The grandstands, merchandise tent and makeshift meat carveries are back in business this week at St. George's, and so is one of the quirkiest and most confounding exams on the Open rota. Indeed it's remarkable that Curtis won here on his first try eight years ago, because the humps and bumps and swales that define this layout can take a lifetime to learn. (Merely decoding the 39-page yardage book requires a degree in topography.)

"This [Open site], I think, needs more knowing than most because there are rather more slightly blind shots, and the kicks you can get off the fairway, you need to know them," Peter Dawson, the chief executive of the R&A, said Wednesday morning. "But once you know this golf course, I think once you hit the shot, you've got a pretty good idea if you've hit where you're going to get a good bounce or not."

Confused? You're not alone. As players plotted their way around the 124-year-old track during Wednesday's practice round, their body language said it all. A grimace here, a cheeky grin there, befuddlement just about everywhere. Even the world's No. 1 player looked uneasy.

At the par-4 second, Luke Donald pulled two drives — one into a fairway bunker, the other into gnarly fescue left of that bunker. At the par-3 third, he tugged another tee shot, thinning a long iron that left him shortsided. ("You don't really want to be here, do you?" he said to his caddie when they arrived at his ball.) And at the par-4 fourth, he struck what looked like a perfect drive over the towering bunker that protrudes from the front end of the fairway only to find his ball had leaked into the left rough. From there, Donald, maybe the game's best iron player, couldn't hold the green.

"A good score out here?" Padraig Harrington, the two-time Open champion, said after spending more than 20 minutes fiddling about on the 18th green. "No idea. I just couldn't tell you."

When pushed for a number, Harrington said, "If you shot 59 that would be a good score. I know that's one parameter. And you wouldn't be happy with 80. So somewhere in between those two."

That's the essence of St. George's. It's impossible to predict just about anything here, from how hard the wind will blow, to where a drive will come to rest, to who might clutch the claret jug at week's end. (Raise your hand if you had Curtis, then the 396th-ranked player in the world, in your '03 Open office pool.) It's not a golf course. It's a Rubik's Cube.

"You've got to figure out how much roll you're going to get after the ball lands," Curtis said on Monday. "And that's just through a little bit of preparation, just getting used to seeing how far each club in the bag would roll downwind, into the wind, side wind. You have a pretty good idea by Thursday, and then you still learn more as you go on and on."

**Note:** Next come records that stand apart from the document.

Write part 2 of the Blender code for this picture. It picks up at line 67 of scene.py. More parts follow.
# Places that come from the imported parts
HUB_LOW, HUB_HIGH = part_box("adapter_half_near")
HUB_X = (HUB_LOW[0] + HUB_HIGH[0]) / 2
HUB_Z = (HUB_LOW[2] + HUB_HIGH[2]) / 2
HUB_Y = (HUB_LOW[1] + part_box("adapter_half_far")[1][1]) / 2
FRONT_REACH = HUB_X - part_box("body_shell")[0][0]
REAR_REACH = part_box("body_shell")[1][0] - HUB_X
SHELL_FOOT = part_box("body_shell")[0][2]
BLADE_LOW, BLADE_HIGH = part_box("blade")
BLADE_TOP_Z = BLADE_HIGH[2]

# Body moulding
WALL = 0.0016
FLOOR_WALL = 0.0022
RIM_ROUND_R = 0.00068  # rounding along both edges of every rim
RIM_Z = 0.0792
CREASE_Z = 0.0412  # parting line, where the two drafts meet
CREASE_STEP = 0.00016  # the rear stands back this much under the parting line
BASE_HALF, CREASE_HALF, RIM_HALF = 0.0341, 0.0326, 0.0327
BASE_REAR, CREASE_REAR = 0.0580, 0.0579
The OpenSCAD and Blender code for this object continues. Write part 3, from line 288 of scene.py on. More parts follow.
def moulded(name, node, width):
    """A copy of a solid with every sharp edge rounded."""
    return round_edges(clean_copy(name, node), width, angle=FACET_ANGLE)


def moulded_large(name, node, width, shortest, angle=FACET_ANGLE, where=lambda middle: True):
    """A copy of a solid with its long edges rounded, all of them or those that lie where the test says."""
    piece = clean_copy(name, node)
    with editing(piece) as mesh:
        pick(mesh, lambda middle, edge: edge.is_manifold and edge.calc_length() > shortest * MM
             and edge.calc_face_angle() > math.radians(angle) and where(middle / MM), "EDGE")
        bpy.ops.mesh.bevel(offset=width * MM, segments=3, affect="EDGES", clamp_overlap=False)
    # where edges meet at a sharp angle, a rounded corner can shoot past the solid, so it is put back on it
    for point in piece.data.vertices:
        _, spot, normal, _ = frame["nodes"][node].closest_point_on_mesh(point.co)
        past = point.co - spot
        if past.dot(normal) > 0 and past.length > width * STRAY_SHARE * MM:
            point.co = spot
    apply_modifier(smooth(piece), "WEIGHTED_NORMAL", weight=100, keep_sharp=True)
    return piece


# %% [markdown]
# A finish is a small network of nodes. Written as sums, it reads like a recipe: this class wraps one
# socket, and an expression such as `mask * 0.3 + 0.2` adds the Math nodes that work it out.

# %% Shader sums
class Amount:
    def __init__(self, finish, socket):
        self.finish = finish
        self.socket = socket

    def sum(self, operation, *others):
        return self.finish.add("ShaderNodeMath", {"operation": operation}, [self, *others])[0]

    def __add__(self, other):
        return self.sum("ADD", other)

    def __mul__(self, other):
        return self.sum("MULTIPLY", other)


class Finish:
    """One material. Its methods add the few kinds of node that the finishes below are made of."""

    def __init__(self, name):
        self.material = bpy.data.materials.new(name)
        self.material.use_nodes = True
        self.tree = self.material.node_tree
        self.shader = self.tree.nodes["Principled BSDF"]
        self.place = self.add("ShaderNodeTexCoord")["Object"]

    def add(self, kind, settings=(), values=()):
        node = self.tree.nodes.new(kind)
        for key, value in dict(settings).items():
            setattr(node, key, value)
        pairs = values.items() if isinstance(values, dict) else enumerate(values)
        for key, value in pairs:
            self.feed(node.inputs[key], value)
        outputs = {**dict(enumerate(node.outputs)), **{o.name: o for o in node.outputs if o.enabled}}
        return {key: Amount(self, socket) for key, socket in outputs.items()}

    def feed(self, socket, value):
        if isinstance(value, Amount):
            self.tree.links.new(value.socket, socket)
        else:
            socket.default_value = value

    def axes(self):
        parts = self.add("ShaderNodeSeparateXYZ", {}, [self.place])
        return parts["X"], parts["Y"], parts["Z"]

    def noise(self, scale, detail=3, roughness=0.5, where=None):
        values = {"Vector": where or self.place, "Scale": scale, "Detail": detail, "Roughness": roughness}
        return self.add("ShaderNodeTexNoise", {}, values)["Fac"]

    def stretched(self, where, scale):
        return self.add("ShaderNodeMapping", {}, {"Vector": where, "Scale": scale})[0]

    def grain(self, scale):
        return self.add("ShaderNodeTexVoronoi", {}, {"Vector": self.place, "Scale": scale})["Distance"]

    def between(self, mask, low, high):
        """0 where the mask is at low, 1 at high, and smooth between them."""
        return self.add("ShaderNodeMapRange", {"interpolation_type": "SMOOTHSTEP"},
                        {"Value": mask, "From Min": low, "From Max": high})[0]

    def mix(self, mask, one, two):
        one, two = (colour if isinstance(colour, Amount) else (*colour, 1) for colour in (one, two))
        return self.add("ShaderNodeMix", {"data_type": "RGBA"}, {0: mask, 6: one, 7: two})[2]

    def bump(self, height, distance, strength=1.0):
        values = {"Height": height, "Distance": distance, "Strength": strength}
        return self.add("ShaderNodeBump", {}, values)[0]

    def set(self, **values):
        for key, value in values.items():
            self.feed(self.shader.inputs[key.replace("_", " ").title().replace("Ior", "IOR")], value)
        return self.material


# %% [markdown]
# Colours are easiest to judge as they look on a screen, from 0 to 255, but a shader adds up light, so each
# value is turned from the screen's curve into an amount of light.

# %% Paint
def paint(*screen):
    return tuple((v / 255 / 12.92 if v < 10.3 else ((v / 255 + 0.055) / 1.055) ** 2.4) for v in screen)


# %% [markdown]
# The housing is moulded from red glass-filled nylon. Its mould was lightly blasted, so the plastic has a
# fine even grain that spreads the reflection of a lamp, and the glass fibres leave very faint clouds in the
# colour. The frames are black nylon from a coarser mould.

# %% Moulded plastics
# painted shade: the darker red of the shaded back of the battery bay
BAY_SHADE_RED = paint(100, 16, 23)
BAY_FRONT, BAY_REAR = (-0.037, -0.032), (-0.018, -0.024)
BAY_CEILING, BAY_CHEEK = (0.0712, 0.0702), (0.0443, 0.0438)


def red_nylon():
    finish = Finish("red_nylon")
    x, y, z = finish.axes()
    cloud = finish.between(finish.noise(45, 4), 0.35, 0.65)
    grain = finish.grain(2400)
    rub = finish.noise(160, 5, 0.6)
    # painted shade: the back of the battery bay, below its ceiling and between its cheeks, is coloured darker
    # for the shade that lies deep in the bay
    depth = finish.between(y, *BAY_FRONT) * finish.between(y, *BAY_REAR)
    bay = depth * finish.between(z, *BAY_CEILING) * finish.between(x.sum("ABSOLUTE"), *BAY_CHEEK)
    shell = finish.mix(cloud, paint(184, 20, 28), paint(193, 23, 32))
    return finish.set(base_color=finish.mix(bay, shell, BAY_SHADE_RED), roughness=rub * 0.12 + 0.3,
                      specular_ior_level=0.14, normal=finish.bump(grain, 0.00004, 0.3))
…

Charl Schwartzel and defending Open champion Louis Oosthuizen learned how long it can take to play a nine-hole practice round on a course full of hard-working pros and note-taking caddies: 3 hours and 10 minutes. ("They walked in because they just had enough," said their agent, Chubby Chandler.) Phil Mickelson learned what the wind around here can do to a tee shot. At the par-4 17th on Tuesday he bombed a drive 380 yards. At the par-3 11th, he also pulled driver, flying it just 210.

"The wind is perhaps a wee bit stronger than we would like at the moment, but we like that wind on links courses," said Jim McArthur, the chairman of the R&A's championship committee. Dawson added that the R&A would not hesitate to push up some tees if it really starts gusting.

A stiff breeze can wreak particular havoc at the daunting par-4 fourth, which requires players to knock their drives over a mountain of sand about 220 yards from the tee. Then again, the wind can defang the hole, too.

"Today it was a driver and a wedge," Davis Love III said after his practice round Wednesday. "It blows the other way, it's a par 4 and a half — at least."

Such are the vagaries of links golf. And especially links golf at Royal St. George's, which despite its rich history makes few players "Favorite Open Venues" lists. Harrington thinks he knows why.

"It wouldn't be one of the more popular courses because of the fact that it's so traditional in how it plays," he said. "Professional golfers like everything to be ordered and neat, and the guy who hits it the best and hits it on the green and two putts should be the winner.

"But that doesn't happen in links golf. There are a lot more curve balls thrown at you, and you have to deal with them. It's as much a mental test as a physical test, and I suppose we're conditioned to the physical test: we like flat lies on fairways and everything to be predictable."

In other words, everything St. George's is not.